When it comes to putting our trust in God, I wouldn’t
describe it as analytic thinking getting you “so far” and then
intuitive/relational thinking “taking over.” I don’t think that’s exactly
what’s going on. I think, rather, that we get information from both of these
types of thinking and they interact with each other. So in your case, when you
lost all accurate input from your relational thinking because of your
depression, you were working on less complete information, and your confidence
failed (just as it did with your other relationships).
Now think about how spending a large amount of time on
atheist blogs will affect you when you’re in a less-than-optimal emotional state.
Imagine if, while you were feeling severely depressed, you had spent all your
time with someone who was constantly trying to prove to you that your family
and friends didn’t care about you. How would your relationships have come out?
Not so good. So it’s not surprising that you’re feeling this way now about God.
We’re such complicated beings, and our physical bodies
affect so much of how we think and feel. I know from experience what depression
does for a person’s relationship with both God and man, and it’s not pretty. I
don’t blame you at all for feeling disconnected from God and not knowing where
to go from here.
The important thing to remember is that our relationship with
God is a relationship with a person. Sometimes I think we forget this and start
treating Him as if He were a thing that we walk around, look at, and learn
about, rather than a person whom we know and relate to. When you’re asking what
to do about reigniting the existential side of your relationship with God, ask
yourself what you would do about reigniting the existential side of any
relationship after a situation of distrust like this.
First, you’re going to have to work through your cognitive issues against the
relationship, just as you would with a friend whom you no longer trusted, but
with whom you wanted to try again to develop a friendship. Keep looking for
answers. You’re probably better off reading some good, new apologetics books than
hanging around blogs. It’s just quieter that way. Give yourself a chance to
focus on one question at a time.
But secondly, if you were working to reignite a relationship
with someone, you would also spend time
with that person, right? Again, speaking from my own experience with
depression, if you stop spending time with anyone—God or man—the relationship
will seem shaky, less real, distant. The trouble is that when we’re depressed,
we don’t have the strength to keep going back to a shaky relationship when it’s
not immediately rewarding. So here’s the oh-so-annoying answer: you have to do
it anyway. Even if it’s boring and plagued with doubts.
What I’ve found with prayer is that it’s very difficult to
start up again after being away from it. But don’t stop. Because I’ve also
found there’s a dramatic difference in my life when I pray and when I
don’t pray. The older I’ve gotten, the more God has not allowed me to drift.
I’m forced to depend on Him and stay close because as soon as I stop meeting
with Him, things get very difficult. Not in terms of my belief necessarily, but
my life, and drive, and love for God, and connection to Him.* I’ve learned
firsthand that my soul is real, and it’s a spiritual reality that if I don’t
eat and drink prayer and the Bible, my soul will starve. I wrote about this here: “The
answer to your apathy or despair might be as simple as beginning to eat again.”
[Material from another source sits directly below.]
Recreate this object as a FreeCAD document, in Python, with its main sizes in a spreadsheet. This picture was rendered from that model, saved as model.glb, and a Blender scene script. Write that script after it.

You need to place as much urgency on these things as you do on eating physical
food. This makes all the difference for me.
In addition to prayer, I highly recommend you try something
like this.
Pick one of the shorter books in the New Testament (Ephesians, Galatians, etc.)
and read it twice or more a day for a month, then move on to the next one.
Memorizing whole chapters can also help you to meditate on them. See what
happens.
I also recommend you get out of apologetics a little and
start listening to people who plumb the depths of God. Apologetics aren't
always focused on the person of God, so you're not getting the full picture if
that's where you're spending all your time. Read some books that are hundreds
of years old (I love this
autobiography and this
book). Listen to these.
God is bigger than the discussion that's happening right now, and maybe it
would help to see that.
I’m not saying spending time with God will make up for
intellectual doubts, but neither would I say that answering intellectual doubts
will make up for a lack of time with God—don’t go after one at the expense of
the other. Remember that God is a real person, not just an argument. If you’re
not interacting with Him as a person—even if only weakly—you can’t expect to
strengthen your relationship just by thinking about arguments about Him. You
wouldn’t approach a relationship with any other person that way, right?
And just as it would be the case with a person other than
God, it means something that you have a past relationship with Him that you
remember and cherish. Don't forget that—it’s something for your analytic side
to keep in mind. Knowledge of that past relationship makes it worth doubting
your doubts about the current relationship and trying again.
___________________
*Of course, I’m speaking of my subjective sense of connection here. My actual connection with God is objective
and unshakable because it depends on Christ’s work on the cross, not on my
feelings. Think of the difference this way: I am securely my earthly father’s
daughter no matter how well I know him, and yet there are real relational
benefits from closely and consistently interacting with him and knowing him
more deeply. In the same way, my standing before God depends only on my union
with Christ, and yet the relationship can be experienced more deeply by me, and
I will be more affected by it, as I spend time with Him.